I often joke with people and say, "You are bowing to me now, but actually I've bowed to each of you in the past. You may not know it consciously, but perhaps in your heart you know. Therefore, you are simply returning my bows! That's why I can neither accept nor refuse your bows." That's the fourth bow.

On the fifth bow, I bow to the Pratimoksha, the precepts, spoken by the Buddhas of the past, present, and future throughout the ten directions of the Dharma Realm. The Buddha's precepts guide me on the path to Buddhahood. The kindness and benefit of the precepts is infinite and boundless.

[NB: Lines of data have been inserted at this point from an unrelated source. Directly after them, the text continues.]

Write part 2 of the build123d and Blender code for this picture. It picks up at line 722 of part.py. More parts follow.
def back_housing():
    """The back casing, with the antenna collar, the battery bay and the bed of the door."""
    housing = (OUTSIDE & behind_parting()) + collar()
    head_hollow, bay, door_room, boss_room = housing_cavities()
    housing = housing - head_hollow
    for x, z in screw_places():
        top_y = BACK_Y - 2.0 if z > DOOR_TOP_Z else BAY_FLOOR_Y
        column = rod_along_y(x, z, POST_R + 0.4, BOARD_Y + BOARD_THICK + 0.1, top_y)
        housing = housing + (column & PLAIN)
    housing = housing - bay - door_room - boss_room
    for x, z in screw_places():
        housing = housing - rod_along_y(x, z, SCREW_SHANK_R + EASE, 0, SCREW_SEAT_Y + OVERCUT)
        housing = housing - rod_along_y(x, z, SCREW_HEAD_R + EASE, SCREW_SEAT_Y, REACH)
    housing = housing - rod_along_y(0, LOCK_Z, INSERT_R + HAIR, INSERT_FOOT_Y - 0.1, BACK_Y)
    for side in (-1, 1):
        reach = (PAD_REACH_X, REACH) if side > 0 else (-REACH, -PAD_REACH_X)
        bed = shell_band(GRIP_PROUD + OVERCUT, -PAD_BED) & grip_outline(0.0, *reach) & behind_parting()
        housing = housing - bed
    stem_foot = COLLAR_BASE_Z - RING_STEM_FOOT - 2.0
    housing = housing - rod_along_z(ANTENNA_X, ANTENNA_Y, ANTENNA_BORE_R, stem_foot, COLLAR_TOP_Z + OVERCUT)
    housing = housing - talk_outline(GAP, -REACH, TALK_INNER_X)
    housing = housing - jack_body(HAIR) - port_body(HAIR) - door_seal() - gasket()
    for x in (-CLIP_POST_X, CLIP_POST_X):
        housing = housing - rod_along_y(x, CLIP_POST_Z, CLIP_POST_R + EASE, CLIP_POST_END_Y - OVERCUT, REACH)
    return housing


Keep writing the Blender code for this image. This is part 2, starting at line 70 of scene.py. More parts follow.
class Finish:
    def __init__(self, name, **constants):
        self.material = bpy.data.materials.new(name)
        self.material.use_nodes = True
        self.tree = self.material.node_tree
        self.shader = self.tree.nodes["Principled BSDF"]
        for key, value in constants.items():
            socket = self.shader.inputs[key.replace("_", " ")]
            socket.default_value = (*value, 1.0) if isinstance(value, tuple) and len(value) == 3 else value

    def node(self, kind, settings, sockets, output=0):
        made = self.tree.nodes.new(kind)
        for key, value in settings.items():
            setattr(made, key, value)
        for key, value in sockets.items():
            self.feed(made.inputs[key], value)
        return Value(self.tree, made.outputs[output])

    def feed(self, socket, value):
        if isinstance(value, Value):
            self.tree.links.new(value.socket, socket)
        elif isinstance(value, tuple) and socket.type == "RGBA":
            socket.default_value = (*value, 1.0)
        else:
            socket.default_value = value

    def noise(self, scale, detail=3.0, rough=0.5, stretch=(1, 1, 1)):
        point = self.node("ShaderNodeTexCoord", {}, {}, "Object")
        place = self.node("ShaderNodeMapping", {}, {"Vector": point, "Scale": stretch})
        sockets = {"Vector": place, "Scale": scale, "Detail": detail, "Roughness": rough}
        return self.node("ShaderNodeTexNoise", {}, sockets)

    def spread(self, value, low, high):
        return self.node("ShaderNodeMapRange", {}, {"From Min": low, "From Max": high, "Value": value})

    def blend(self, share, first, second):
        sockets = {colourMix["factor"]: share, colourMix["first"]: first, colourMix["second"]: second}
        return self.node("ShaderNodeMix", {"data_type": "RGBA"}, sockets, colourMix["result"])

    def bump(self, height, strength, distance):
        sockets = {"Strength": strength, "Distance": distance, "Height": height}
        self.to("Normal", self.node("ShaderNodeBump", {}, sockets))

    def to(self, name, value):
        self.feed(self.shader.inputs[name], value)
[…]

This is how I always bow. I don't think there is anyone in the world as stupid as I am. Everyone is smarter than I am, and they don't think much of my way of thinking and acting. They think I am very pitiful. Not only laypeople, but even left-home people look down on me and boycott me. If you have faith in me, you should realize that you are taking a big loss. On the other hand, it might not be a loss, because by learning to be kind and humble, you can create affinities with everyone, and that's a positive thing. When I was little, I dreamed I was walking on a road which was gutted with holes like those of a sieve. They were very deep holes, and if I wasn't careful I could slip and fall into one of them. When I walked past the holes onto a safe, smooth highway, I glanced back and saw a great many people following me--old and young, people of all ages and nationalities. I wonder if that's the road I'm walking on now.

I was born in a destitute family, and we had to work to get our daily meals. It was a beggar's life. That's why I nicknamed myself "Mendicant." You see, at such a young age I was already calling myself a mendicant. We owned a little plot of land that was just big enough to support us through the year. That's why I didn't go to school when I was young.

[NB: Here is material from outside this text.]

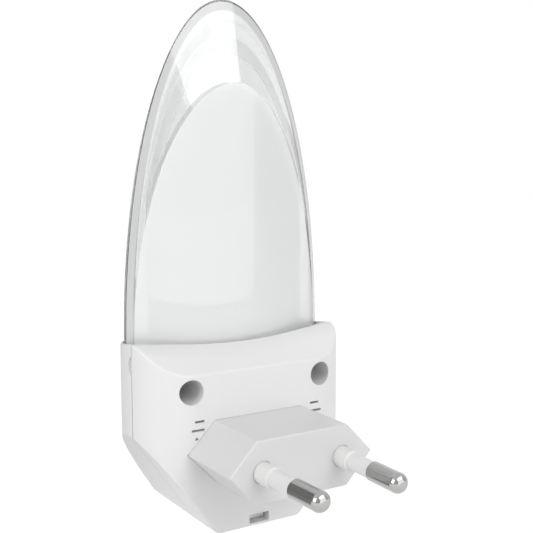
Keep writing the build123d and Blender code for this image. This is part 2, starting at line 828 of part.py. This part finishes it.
# ---------------------------------------------------------------- lamp board and its lamps
with BuildPart() as led_board:
    board_length = led_board_front_depth - board_front
    with BuildSketch(Plane.XY.offset(led_board_bottom)) as led_board_plan:
        with Locations((0, -board_front - board_length / 2)):
            Rectangle(2 * led_board_half_width, board_length)
        fillet(led_board_plan.vertices().group_by(Axis.Y)[0], radius=led_board_rounding)
    extrude(amount=board_thickness)
    for x, y in led_places:
        holes = pair(x, y, lead_pitch)
        add(pegs(Plane.XY, holes, lead_radius + lead_hole_clearance, overall), mode=Mode.SUBTRACT)
led_board.part.label = "led_board"
export_step(led_board.part, "parts/led_board.step")

for number, (x, y) in enumerate(led_places, start=1):
    with BuildPart() as led:
        with BuildSketch(Plane.XZ.offset(-y)):
            with BuildLine():
                dome_base = led_board_top + led_height - led_radius
                dome = CenterArc((x, dome_base), led_radius, 0, 90)
                Polyline(
                    dome @ 1,
                    (x, led_board_top),
                    (x + led_flange_radius, led_board_top),
                    (x + led_flange_radius, led_board_top + led_flange_height),
                    (x + led_radius, led_board_top + led_flange_height),
                    dome @ 0,
                )
            make_face()
        revolve(axis=Axis((x, y, 0), (0, 0, 1)))
        tail = Plane.XY.offset(led_board_bottom - solder_tail)
        add(pegs(tail, pair(x, y, lead_pitch), lead_radius, board_thickness + solder_tail))
    led.part.label = f"led_{number}"
    export_step(led.part, f"parts/led_{number}.step")

# ---------------------------------------------------------------- reflector tray round the lamps
with BuildPart() as reflector_tray:
    with BuildSketch(Plane.XY.offset(tray_bottom)):
        add(lens_plan(-lens_wall - tray_clearance))
        with Locations(*led_places):
            Circle(led_radius + led_hole_clearance, mode=Mode.SUBTRACT)
    extrude(amount=tray_thickness)
    feet = [
        (side * tray_foot_half_spacing, depth)
        for side, _ in sides
        for depth in (-board_front - tray_foot_inset, -led_board_front_depth + tray_foot_inset)
    ]
    add(pegs(Plane.XY.offset(led_board_top), feet, tray_foot_radius, tray_bottom - led_board_top))
reflector_tray.part.label = "reflector_tray"
export_step(reflector_tray.part, "parts/reflector_tray.step")


# ---------------------------------------------------------------- lens
def bulb(inset):
    """Ellipsoid over the dome's plan, with its middle at the springing line."""
    half = housing_half_width - lens_rim - inset
    depth = front_half_depth - lens_rim - inset
    with BuildPart() as form:
        Sphere(1)
        scale(by=(half, depth, lens_height / joint_share - inset))
    return form.part


def lens_arch(size, depth):
    """Half ellipse on the straight foot of the lens, across it at a depth."""
    half = lens_half_width * size
    foot = lens_seat_height - lens_base_height
    with BuildSketch(Plane.XZ.offset(depth)) as arch:
        with Locations((0, lens_base_height)):
            Ellipse(half, lens_height * size)
            Rectangle(2 * half, overall, align=(Align.CENTER, Align.MAX), mode=Mode.SUBTRACT)
        with Locations((0, lens_seat_height)):
            Rectangle(2 * half, -foot, align=(Align.CENTER, Align.MIN))
    return arch.sketch


def panel_form(shift):
    """Cone through the arch, cut off behind by an upright cylinder, moved forward by a shift."""
    small_end = lens_joint_depth - bevel_depth * (1 - bevel_share)
    with BuildPart() as form:
        add(lens_arch(1, lens_joint_depth + shift))
        add(lens_arch(bevel_share, small_end + shift))
        loft(ruled=True)
        with BuildSketch(Plane.XY):
            with Locations((0, -panel_depth - panel_radius - shift)):
                Circle(panel_radius)
        extrude(amount=overall, mode=Mode.INTERSECT)
    return form.part


with BuildPart() as lens_dome:
    with Locations((0, -widest_depth, lens_base_height)):
        add(bulb(0))
        add(bulb(lens_wall), mode=Mode.SUBTRACT)
    split(bisect_by=Plane.XZ.offset(lens_joint_depth), keep=Keep.TOP)
    split(bisect_by=Plane.XY.offset(lens_base_height), keep=Keep.TOP)
    with BuildSketch(Plane.XY.offset(lens_seat_height)):
        add(lens_plan(0))
        add(lens_plan(-lens_wall), mode=Mode.SUBTRACT)
    extrude(amount=lens_base_height - lens_seat_height)
lens_dome.part.label = "lens_dome"
export_step(lens_dome.part, "parts/lens_dome.step")

with BuildPart() as lens_panel:
    add(panel_form(0))
    add(panel_form(lens_wall), mode=Mode.SUBTRACT)
lens_panel.part.label = "lens_panel"
export_step(lens_panel.part, "parts/lens_panel.step")

# ---------------------------------------------------------------- light sensor and its light pipe
with BuildPart() as light_pipe:
    with BuildSketch(Plane.XZ.offset(sensor_face_depth + sensor_gap)):
        with Locations((0, window_height)):
            Circle(pipe_radius)
    extrude(amount=window_seat_depth - sensor_face_depth - sensor_gap)
    with BuildSketch(Plane.XZ.offset(window_seat_depth)):
        with Locations((0, window_height)):
            Circle(window_flange_radius)
    extrude(amount=-window_flange_thickness)
    with BuildSketch(Plane.XZ.offset(window_seat_depth)):
        with Locations((0, window_height)):
            Circle(window_radius)
    extrude(amount=wall - window_recess)
    fillet(light_pipe.edges().sort_by(Axis.Y)[0], radius=window_rounding)
light_pipe.part.label = "light_pipe"
export_step(light_pipe.part, "parts/light_pipe.step")

with BuildPart() as light_sensor:
    with BuildSketch(Plane.XZ.offset(sensor_face_depth)):
        with Locations((0, window_height)):
            Circle(sensor_radius)
    extrude(amount=-sensor_thickness)
    add(leads_through_board(sensor_leads, sensor_standoff))
light_sensor.part.label = "light_sensor"
export_step(light_sensor.part, "parts/light_sensor.step")

# ---------------------------------------------------------------- capacitors and transistor
with BuildPart() as film_capacitor:
    with BuildSketch(Plane.XZ.offset(board_front)):
        with Locations((film_x, film_z)):
            Rectangle(film_width, film_thickness)
    extrude(amount=film_height)
    case_edges = film_capacitor.edges().group_by(Axis.Y)[0] + film_capacitor.edges().filter_by(Axis.Y)
    fillet(case_edges, radius=part_rounding)
    add(leads_through_board(film_leads, 0))
film_capacitor.part.label = "film_capacitor"
export_step(film_capacitor.part, "parts/film_capacitor.step")

with BuildPart() as smoothing_capacitor:
    can = Plane.XZ.offset(board_front)
    groove_depth = board_front + 4 * smoothing_groove
    add(pegs(can, [(smoothing_x, smoothing_z)], smoothing_radius, smoothing_length))
    rim = smoothing_capacitor.edges().filter_by(GeomType.CIRCLE)
    fillet(rim, radius=part_rounding)
    with BuildSketch(Plane.XZ.offset(groove_depth)):
        with Locations((smoothing_x, smoothing_z)):
            Circle(smoothing_radius)
            Circle(smoothing_radius - smoothing_groove, mode=Mode.SUBTRACT)
    extrude(amount=smoothing_groove, mode=Mode.SUBTRACT)
    add(leads_through_board(smoothing_leads, smoothing_groove))
smoothing_capacitor.part.label = "smoothing_capacitor"
export_step(smoothing_capacitor.part, "parts/smoothing_capacitor.step")

with BuildPart() as switching_transistor:
    with BuildSketch(Plane.XZ.offset(board_front + transistor_standoff)):
        with Locations((transistor_x, upper_z)):
            Circle(transistor_radius)
        with Locations((transistor_x, upper_z - transistor_flat)):
            Rectangle(overall, overall, align=(Align.CENTER, Align.MAX), mode=Mode.SUBTRACT)
    extrude(amount=transistor_height)
    add(leads_through_board(transistor_leads, transistor_standoff))
switching_transistor.part.label = "switching_transistor"
export_step(switching_transistor.part, "parts/switching_transistor.step")

# ---------------------------------------------------------------- parts lying on the board
lying_parts = (
    ("surge_resistor", surge_resistor_x, resistor_z, False, resistor_radius, resistor_length, resistor_pitch),
    ("discharge_resistor", discharge_resistor_x, resistor_z, False, resistor_radius, resistor_length,
     resistor_pitch),
    ("zener_diode", zener_x, upper_z, True, zener_radius, zener_length, zener_pitch),
)
for name, *shape in lying_parts:
    piece = axial_part(*shape)
    piece.label = name
    export_step(piece, f"parts/{name}.step")

# ---------------------------------------------------------------- rectifier diodes on the solder side
for number in range(diode_count):
    z = diode_bottom_z + number * diode_pitch
    with BuildPart() as diode:
        with BuildSketch(Plane.XZ.offset(board_depth)):
            with Locations((diode_x, z)):
                Rectangle(diode_length, diode_width)
        extrude(amount=-diode_height)
        chamfer(diode.edges().group_by(Axis.Y)[-1], length=diode_bevel)
        with BuildSketch(Plane.XZ.offset(board_depth)):
            with Locations((diode_x, z)):
                Rectangle(diode_length + 2 * diode_foot_length, diode_foot_width)
        extrude(amount=-diode_foot_height)
    diode.part.label = f"rectifier_diode_{number + 1}"
    export_step(diode.part, f"parts/rectifier_diode_{number + 1}.step")

# ---------------------------------------------------------------- screws, driven from behind
screw_sets = (
    ("cover_screws", screw_places, recess_floor_depth, screw_head_radius, screw_head_height,
     screw_shank_radius, screw_length),
    ("board_screws", board_screw_places, board_depth, board_screw_head_radius, board_screw_head_height,
     board_screw_radius, board_screw_length),
)
for name, places, seat_depth, *shape in screw_sets:
    with BuildPart() as screws:
        for x, z in places:
            seat = Plane(origin=(x, -seat_depth, z), x_dir=(1, 0, 0), z_dir=(0, 1, 0))
            add(cross_screw(seat, *shape))
    screws.part.label = name
    export_step(screws.part, f"parts/{name}.step")
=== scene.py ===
"""Looks of a plug-in night light around its CAD frame. Metres, +Z up, +Y towards the wall."""

import json
import math

import bpy
from mathutils import Matrix, Vector

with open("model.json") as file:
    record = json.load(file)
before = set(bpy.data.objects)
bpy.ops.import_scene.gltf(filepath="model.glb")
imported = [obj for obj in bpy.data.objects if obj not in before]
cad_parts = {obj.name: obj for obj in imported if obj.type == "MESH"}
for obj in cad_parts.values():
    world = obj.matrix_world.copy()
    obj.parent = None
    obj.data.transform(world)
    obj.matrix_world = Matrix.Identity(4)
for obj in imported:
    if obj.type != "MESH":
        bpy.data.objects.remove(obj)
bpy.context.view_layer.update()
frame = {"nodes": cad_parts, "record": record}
nodes = frame["nodes"]

MM = 0.001

# ------------------------------------------------------------------ shader expressions


class Value:
    """A shader socket that takes part in sums and products."""

    def __init__(self, finish, socket):
        self.finish = finish
        self.socket = socket

    def _math(self, operation, first, second=None):
        node = self.finish.tree.nodes.new("ShaderNodeMath")
        node.operation = operation
        for place, item in enumerate((first, second)):
            if item is not None:
                self.finish.feed(node.inputs[place], item)
        return Value(self.finish, node.outputs[0])

    def __add__(self, other):
        return self._math("ADD", self, other)

    def __radd__(self, other):
        return self._math("ADD", other, self)

    def __sub__(self, other):
        return self._math("SUBTRACT", self, other)

    def __rsub__(self, other):
        return self._math("SUBTRACT", other, self)

    def __mul__(self, other):
        return self._math("MULTIPLY", self, other)

    def __rmul__(self, other):
        return self._math("MULTIPLY", other, self)

    def __gt__(self, other):
        return self._math("GREATER_THAN", self, other)

    def size(self):
        """Its distance from zero."""
        return self._math("ABSOLUTE", self)

    def larger(self, other):
        return self._math("MAXIMUM", self, other)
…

When I was thirteen or fourteen, I could cut double the amount of grain that my brother, who was five years older than me, could cut. For example, if he could cut three rows of sorghum, I could cut six. Sorghum is pretty tough to cut, especially for someone as young and small as I was. But I had my method, and I knew how to use my strength. Actually, I didn't use much strength. Sorghum grows very tall, but I would grab a big bunch of stalks and then stretch my arm as far as I could reach and cut through the whole bunch in one cut. None of the adults could cut as much as I could. No one taught me this method. I watched the way they did it, but I didn't follow their way. I had my own way, and I could cut more than they could.

I also did business then. For example, if each person invests five thousand dollars, then three people should invest fifteen thousand. But when I invested my share, the other two didn't. They just wanted to make money, so they used up the five thousand that I invested without putting in any money of their own. Most people would sue their partners if this happened to them, but I didn't want to fight with them. I was always willing to suffer a loss. I didn't care about getting advantages. I'm still that way now. I think taking a loss in order to benefit others is the very best thing. That's why I often refer to myself as a stupid person. I'm willing to do the things that others wouldn't do. I'm really very stupid!

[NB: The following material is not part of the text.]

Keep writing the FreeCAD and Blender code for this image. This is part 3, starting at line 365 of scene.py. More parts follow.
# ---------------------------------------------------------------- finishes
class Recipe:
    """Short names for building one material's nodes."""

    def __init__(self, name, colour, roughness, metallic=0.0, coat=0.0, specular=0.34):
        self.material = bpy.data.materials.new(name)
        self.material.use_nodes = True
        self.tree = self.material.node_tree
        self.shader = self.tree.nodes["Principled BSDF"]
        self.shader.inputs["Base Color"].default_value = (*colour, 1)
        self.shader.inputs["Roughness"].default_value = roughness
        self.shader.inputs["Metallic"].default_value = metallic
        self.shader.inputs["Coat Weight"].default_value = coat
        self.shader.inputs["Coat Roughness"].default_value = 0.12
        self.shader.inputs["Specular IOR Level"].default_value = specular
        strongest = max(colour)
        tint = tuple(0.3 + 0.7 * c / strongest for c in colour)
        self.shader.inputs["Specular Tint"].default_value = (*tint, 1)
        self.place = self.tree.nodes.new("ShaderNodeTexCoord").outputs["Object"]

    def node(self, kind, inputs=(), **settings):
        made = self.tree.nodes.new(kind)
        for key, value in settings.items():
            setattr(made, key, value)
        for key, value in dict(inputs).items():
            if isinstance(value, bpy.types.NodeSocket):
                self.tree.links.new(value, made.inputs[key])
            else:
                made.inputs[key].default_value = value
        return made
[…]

I didn't have a chance to go to school when I was young. Prior to leaving the home-life, I went in search of someone who could teach me the way to end birth and death. There were many cults and non-Buddhist religions in northern China, and I visited them all. I'm familiar with all their doctrines.

For example, there was a sect called the Door of Principles (Limen) that exclusively recites one line of mantra. When their High Master sits there receiving bows from people, he recites in his mind the single phrase, "Na mo he la dan nuo duo la ye ye." That's the teaching of Limen. They put on airs, sitting up there on their Dharma seats. The one in the middle is called the "leader" and those on either side are called "helpers." The three of them sit there, just like in the ceremony for feeding ghosts with flaming mouths. Their representatives transmit a secret Dharma. They tell people to hold their hand out and then they write the words "Guan shi yin pu sa" (Guanshiyin Bodhisattva) on it. Then they "seal" it and tell the people to recite "Guan shi yin pu sa" in their minds, but not out loud. And the people are forbidden to transmit the Dharma to anyone, even to their own parents, spouse, or children. They call it the "Five Character True Words" and instruct people:

Close your mouth, hide the tongue.
Let the tip of the tongue touch the roof of the mouth.
Keep reciting with the mind,
And the Dharma will manifest.

It sounds very mysterious. Mainly this sect advocates abstaining from alcohol and smoking, so it's known as the "Society for Prohibiting Smoking and Alcohol" and also the "Representative Association." It's been flourishing in China for the last hundred years. The whole "religion" is based on the one phrase, "Na mo he la dan nuo duo la ye ye," that the "Dharma Masters" recite. I've been to all these cults and know what they're about. I also attended Catholic Mass and Christian Sabbath. I wanted to study the teachings of every religion--Confucianism, the Taoism of Lao Zi, Buddhism, Islam--I investigated them all.

At the age of fifteen, I studied for half a year at the village school. I remember school started on the tenth of the third lunar month and ended on the thirteenth of the eight month. In winter the Japanese came and there was no school. I studied for two full years when I was sixteen and seventeen, and so altogether I received two and a half years of schooling.